By the mid 1970s, dramatic changes were occurring in the neighborhoods of the Northwest Bronx. This once safe and stable area of the borough was suffering from increasing crime, rapid out migration and disinvestment at a time when the City of New York was facing fiscal upheaval. Property values declined precipitously. Fires, either started by landlords or tenants, destroyed several buildings in this area. Originally, most of these problems were centered in the South Central Bronx; however, this destruction was quickly expanding into the Northwestern neighborhoods of the borough, in particular the areas of Fordham and Bedford Park.

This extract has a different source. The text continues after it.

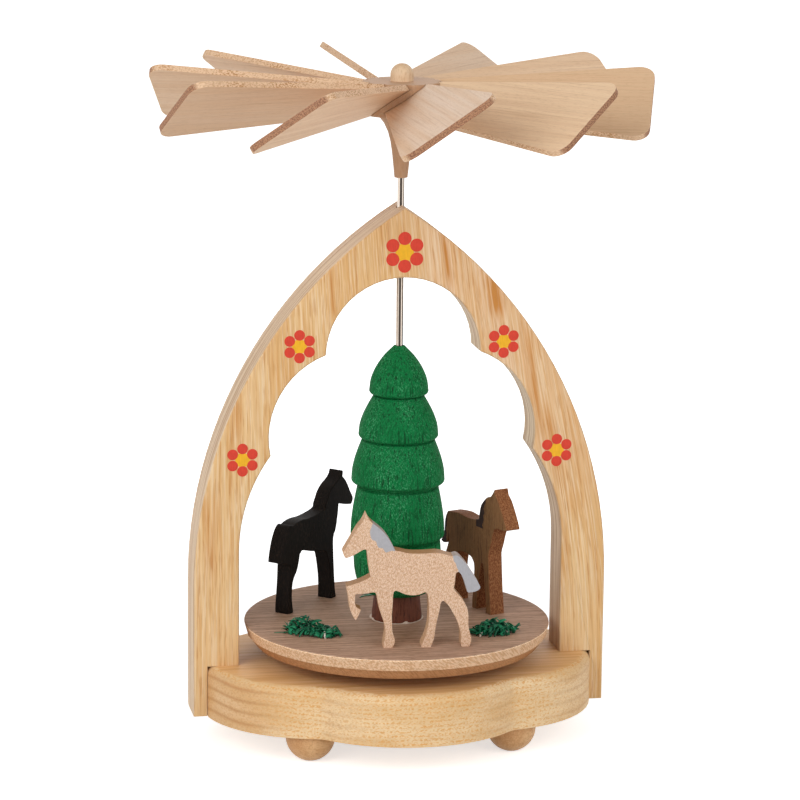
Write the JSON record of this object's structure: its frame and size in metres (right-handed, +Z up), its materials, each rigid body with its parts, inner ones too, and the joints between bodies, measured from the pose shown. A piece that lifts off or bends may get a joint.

Responding to these problems facing the Northwest Bronx, John M. Reilly, a Bedford Park resident, and members of the Northwest Bronx Community and Clergy Coalition, started to meet at Our Lady of Refuge Church, along with other concerned local residents.1 Out of these meetings, Fordham Bedford Housing Corporation (FBHC) was established in 1980 as a housing and community development organization located in the Northwest Bronx.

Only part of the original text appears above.